People v. Hayden, 26 Ill. App. 2d 337 (1960)

June 29, 1960 · Illinois Appellate Court · Gen. No. 47,814
26 Ill. App. 2d 337

People of the State of Illinois, Plaintiff-Appellee, v. Everett Hayden, Defendant-Appellant.

Gen. No. 47,814.

First District, Third Division.

June 29, 1960.

*338Morris W. Ellis, of Chicago, for appellant.

Benjamin S. Adamowski, State’s Attorney (Francis X. Riley and William L. Carlin, Assistant State’s Attorneys, of counsel) for appellee.

MR. JUSTICE DEMPSEY

delivered the opinion of the court.

In a nonjury trial the defendant, Everett Hayden, a cab driver, was found guilty of prevailing upon Joseph Mildice to visit a building kept for the purpose of prostitution, in violation of sec. 327, ch. 38, Ill. Rev.
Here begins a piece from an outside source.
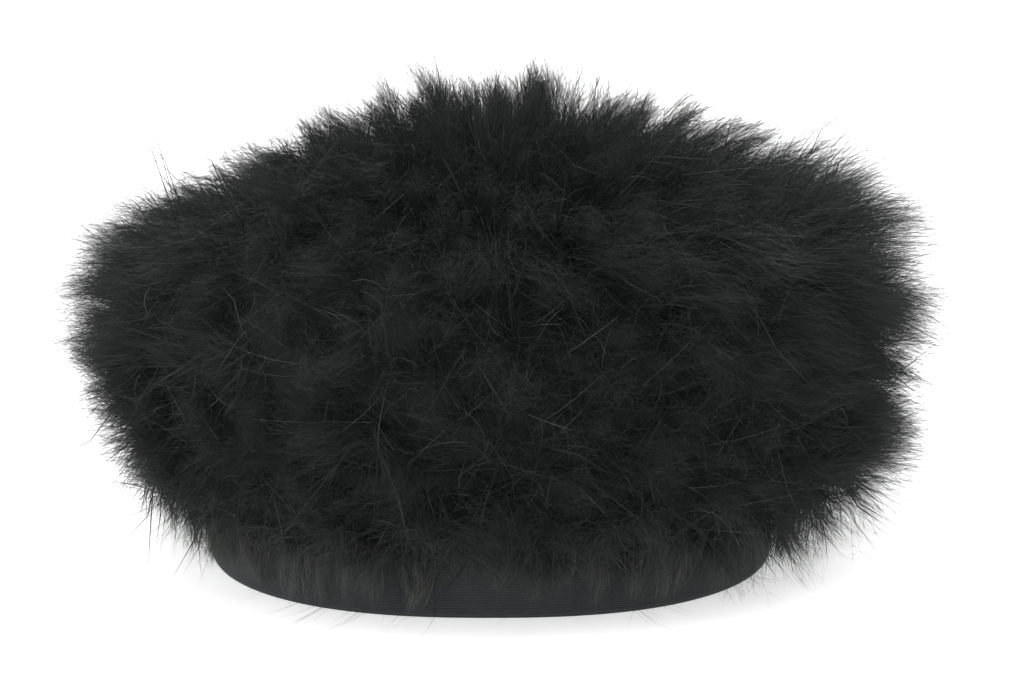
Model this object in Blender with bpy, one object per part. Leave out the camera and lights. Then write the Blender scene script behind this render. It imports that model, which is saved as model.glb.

Stat. 1957. He was fined $100.

Two Chicago police officers, wearing insignia designating them as participants in a convention being held in the city, entered Hayden’s cab with the request that he drive them to a certain night club. Ac*339cording to Officer Mildice, who was the only witness for the prosecution, Hayden suggested that if they were interested in girls a better place to go was a nearby hotel. Upon arriving there he told his passengers to register with the room clerk. Mildice went into the hotel while his partner remained with the driver. He registered as directed. He entered an elevator and told the operator what he wanted. The operator instructed him to go to his room and said that a girl would be sent there. About 15 minutes later the girl appeared, accepted $25 and started to disrobe.

The statute under which the defendant was convicted provides:

“If any person shall, . . . prevail on any person to visit any room, building . . . kept for the purpose of gambling or prostitution or fornication, he shall, on conviction thereof, . . . be fined. . . ."

An ineptly drawn information charged Hayden with prevailing upon or offering to direct Mildice to a prostitute, or to a house of ill fame, having knowledge of the character of such person or house. Only the latter portion of the information could be regarded as within the purview of the statute and, as to this, Hayden’s purported knowledge was not germane to the crime charged. The principal elements of this crime are that a defendant “shall . . . prevail on any person to visit . . .” (People v. King, 2 Ill.App.2d 100, 118 N.E.2d 620) and that the room or building shall be “kept for the purpose of gambling or prostitution or fornication . . .” One of these essentials was determined by Mildice’s testimony that Hayden had prevailed upon him to change his destination from the night club to the hotel; the court accepted this version rather than Hayden’s story that he merely followed the directions his passengers gave him. If the only *340question involved were the veracity of the two witnesses, the court’s decision would not he disturbed.

However, there was no evidence proving another element, that the hotel was kept for the purpose of prostitution or fornication. The officer testified he knew nothing about the hotel. The proof that it was kept for this purpose would rest, therefore, upon inferences which might be drawn from the cab driver’s information that arrangements for sexual intercourse could be made through an employee, the negotiations of the officer with the employee, and the girl coining to the room.

These inferences are insufficient to establish that anyone with authority, or his responsible agent, maintained the hotel for immoral purposes or encouraged or knowingly tolerated their occurrence. There is hardly a hotel where an employee, acting independently of the ownership or management, could not do what was done in this case. Any worldly-wise bellhop, elevator operator or other employee, with access to a telephone and a list of prostitutes who would respond to a telephone call, could furnish a girl to a willing guest. Such isolated or surreptitious acts would not prove that a hotel was kept for the purpose of prostitution or fornication.

The judgment of the Municipal Court is reversed.

Reversed.

SCHWARTZ, P. J., and McCORMICK, J., concur.